Given data
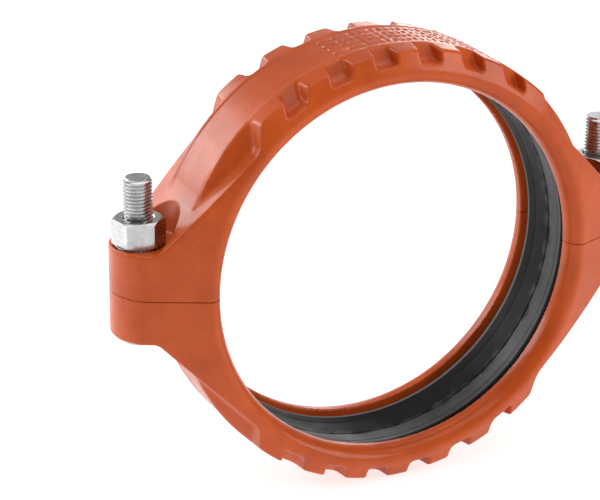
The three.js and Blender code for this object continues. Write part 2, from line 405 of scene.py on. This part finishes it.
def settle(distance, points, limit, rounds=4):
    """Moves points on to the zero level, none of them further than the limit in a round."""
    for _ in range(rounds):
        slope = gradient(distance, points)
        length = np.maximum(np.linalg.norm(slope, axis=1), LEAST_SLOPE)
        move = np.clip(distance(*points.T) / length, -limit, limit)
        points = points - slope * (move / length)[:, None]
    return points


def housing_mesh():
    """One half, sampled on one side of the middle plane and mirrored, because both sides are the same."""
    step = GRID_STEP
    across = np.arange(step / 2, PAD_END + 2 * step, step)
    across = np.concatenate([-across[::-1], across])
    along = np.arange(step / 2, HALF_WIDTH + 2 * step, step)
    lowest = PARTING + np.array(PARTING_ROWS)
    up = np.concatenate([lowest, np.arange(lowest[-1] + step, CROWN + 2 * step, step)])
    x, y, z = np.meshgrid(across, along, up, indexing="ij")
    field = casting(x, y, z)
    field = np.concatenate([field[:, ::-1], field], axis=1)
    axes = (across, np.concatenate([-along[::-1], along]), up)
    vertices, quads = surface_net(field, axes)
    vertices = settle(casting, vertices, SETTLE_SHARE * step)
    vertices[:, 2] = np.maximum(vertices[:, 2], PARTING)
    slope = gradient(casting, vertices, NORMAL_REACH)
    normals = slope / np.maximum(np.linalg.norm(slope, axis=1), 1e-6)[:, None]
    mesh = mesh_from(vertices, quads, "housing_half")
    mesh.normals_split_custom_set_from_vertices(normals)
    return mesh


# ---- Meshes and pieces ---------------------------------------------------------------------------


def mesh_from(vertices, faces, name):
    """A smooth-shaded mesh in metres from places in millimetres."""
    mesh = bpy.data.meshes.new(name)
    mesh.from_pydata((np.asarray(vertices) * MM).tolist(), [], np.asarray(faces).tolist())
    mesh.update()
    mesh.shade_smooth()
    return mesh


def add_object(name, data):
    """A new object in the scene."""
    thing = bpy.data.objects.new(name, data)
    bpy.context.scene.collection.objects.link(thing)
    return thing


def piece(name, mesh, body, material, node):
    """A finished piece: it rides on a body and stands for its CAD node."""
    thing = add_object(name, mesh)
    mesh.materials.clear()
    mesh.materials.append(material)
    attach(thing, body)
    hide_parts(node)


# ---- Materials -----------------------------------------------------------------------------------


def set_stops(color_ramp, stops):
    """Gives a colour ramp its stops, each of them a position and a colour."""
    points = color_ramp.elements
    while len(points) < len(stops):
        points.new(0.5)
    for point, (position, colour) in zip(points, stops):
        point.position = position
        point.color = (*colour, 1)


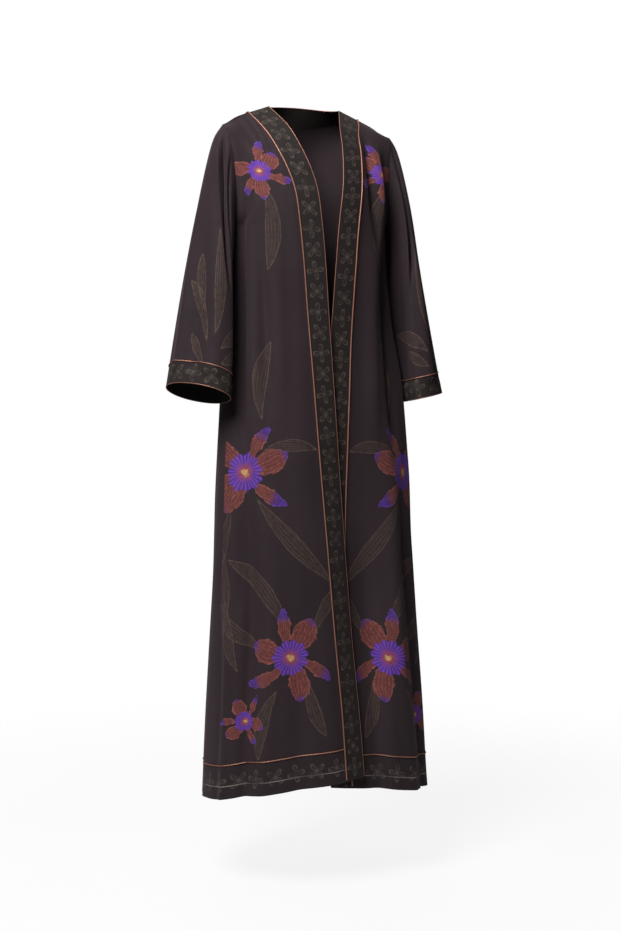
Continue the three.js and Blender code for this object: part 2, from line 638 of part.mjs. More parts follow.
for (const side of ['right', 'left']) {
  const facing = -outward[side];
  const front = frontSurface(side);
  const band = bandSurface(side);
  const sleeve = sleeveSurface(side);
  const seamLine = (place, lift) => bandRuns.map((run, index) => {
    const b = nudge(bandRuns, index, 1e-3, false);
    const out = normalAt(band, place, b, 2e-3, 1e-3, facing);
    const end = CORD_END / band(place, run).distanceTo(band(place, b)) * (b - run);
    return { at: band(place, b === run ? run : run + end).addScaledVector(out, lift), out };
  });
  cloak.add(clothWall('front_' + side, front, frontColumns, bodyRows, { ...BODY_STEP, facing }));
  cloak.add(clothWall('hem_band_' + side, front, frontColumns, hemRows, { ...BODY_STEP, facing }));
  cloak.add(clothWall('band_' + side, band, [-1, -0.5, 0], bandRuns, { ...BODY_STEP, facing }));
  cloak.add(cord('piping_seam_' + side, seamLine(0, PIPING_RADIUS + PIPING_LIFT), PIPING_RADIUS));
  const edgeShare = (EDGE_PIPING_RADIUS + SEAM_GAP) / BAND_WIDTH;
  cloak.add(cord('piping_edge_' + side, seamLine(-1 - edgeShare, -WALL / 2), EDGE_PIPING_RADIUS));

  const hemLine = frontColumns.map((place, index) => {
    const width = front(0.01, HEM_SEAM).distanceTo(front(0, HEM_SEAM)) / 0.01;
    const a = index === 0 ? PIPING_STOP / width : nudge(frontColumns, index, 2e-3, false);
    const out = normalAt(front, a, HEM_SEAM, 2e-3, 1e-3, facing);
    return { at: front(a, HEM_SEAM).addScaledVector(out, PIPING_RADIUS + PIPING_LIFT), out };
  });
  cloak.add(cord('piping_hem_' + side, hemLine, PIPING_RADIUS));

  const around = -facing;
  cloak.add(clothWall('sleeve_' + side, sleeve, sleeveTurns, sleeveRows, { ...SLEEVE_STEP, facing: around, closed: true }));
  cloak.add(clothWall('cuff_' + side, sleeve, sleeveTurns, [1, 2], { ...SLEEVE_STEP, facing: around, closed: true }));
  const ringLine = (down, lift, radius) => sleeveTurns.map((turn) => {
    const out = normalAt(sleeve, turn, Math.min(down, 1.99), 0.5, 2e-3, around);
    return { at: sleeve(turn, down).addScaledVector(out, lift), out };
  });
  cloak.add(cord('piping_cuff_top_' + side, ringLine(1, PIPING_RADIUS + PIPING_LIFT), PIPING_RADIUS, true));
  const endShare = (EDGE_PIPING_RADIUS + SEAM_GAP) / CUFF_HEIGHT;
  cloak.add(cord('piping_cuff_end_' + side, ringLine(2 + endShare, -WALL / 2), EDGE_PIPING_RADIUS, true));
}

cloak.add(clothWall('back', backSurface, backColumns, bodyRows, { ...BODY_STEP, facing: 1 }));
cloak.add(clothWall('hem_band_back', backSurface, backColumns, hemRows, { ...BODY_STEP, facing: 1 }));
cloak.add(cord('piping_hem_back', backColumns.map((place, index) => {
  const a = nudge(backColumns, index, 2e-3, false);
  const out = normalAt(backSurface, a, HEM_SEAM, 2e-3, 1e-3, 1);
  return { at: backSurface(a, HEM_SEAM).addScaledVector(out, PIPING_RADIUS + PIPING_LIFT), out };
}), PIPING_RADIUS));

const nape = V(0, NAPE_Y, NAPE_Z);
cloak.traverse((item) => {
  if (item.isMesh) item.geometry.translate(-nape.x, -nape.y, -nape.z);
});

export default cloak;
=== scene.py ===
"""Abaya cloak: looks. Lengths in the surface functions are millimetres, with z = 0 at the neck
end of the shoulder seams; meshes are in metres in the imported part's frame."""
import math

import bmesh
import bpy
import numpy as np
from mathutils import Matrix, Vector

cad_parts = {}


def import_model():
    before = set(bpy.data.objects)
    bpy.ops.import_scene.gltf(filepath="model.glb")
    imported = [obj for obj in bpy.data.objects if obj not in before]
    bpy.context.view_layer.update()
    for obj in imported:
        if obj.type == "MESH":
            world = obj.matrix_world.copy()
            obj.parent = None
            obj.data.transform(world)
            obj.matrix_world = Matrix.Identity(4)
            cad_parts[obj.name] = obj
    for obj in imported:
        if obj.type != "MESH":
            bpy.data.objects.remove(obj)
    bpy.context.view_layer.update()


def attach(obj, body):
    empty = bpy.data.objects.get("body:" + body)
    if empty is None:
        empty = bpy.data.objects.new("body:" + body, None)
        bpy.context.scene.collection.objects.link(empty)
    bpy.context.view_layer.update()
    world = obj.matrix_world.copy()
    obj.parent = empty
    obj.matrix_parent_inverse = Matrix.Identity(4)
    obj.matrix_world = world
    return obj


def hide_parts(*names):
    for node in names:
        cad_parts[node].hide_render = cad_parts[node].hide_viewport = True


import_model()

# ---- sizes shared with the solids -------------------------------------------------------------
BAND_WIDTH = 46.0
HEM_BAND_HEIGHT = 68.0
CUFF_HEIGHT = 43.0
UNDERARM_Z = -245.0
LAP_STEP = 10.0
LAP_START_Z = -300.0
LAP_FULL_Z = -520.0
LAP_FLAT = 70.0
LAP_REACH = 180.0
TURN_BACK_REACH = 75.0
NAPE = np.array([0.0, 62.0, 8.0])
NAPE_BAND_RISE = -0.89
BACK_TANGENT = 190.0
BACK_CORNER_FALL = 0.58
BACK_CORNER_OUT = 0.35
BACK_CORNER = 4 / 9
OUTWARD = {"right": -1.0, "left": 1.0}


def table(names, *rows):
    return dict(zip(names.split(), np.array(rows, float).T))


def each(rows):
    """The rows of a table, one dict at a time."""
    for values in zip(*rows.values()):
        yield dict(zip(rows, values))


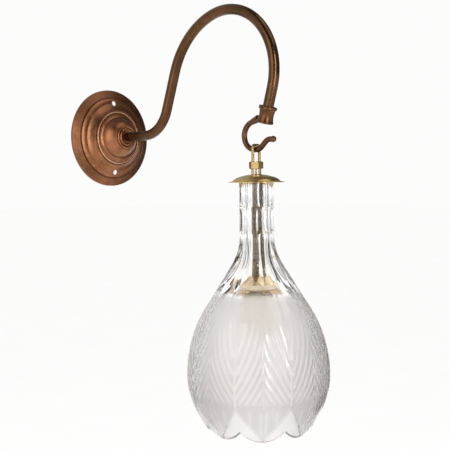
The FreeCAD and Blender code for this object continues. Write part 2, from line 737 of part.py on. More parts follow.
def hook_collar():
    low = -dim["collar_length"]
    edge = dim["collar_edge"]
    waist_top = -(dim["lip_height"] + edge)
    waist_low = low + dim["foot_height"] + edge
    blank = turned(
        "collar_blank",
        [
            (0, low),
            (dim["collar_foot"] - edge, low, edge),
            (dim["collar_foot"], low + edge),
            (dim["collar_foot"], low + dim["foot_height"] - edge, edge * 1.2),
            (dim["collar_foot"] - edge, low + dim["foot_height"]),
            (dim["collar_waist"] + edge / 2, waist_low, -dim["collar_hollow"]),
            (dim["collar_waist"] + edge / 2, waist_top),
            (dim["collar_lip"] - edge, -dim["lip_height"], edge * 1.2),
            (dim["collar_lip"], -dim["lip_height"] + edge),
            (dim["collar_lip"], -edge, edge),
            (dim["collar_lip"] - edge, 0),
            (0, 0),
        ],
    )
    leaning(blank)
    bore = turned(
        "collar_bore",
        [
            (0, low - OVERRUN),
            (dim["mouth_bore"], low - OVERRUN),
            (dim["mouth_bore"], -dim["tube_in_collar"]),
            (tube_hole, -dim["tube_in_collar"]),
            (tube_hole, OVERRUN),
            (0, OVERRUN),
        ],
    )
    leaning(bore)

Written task
Extract the lines of the preceding material that run from the line with "const nape = V(0, NAPE_Y, NAPE_Z);" through the line with "imported = [obj", inclusive, reproducing them exactly and adding nothing.

Expected answer
const nape = V(0, NAPE_Y, NAPE_Z);
cloak.traverse((item) => {
  if (item.isMesh) item.geometry.translate(-nape.x, -nape.y, -nape.z);
});

export default cloak;
=== scene.py ===
"""Abaya cloak: looks. Lengths in the surface functions are millimetres, with z = 0 at the neck
end of the shoulder seams; meshes are in metres in the imported part's frame."""
import math

import bmesh
import bpy
import numpy as np
from mathutils import Matrix, Vector

cad_parts = {}


def import_model():
    before = set(bpy.data.objects)
    bpy.ops.import_scene.gltf(filepath="model.glb")
    imported = [obj for obj in bpy.data.objects if obj not in before]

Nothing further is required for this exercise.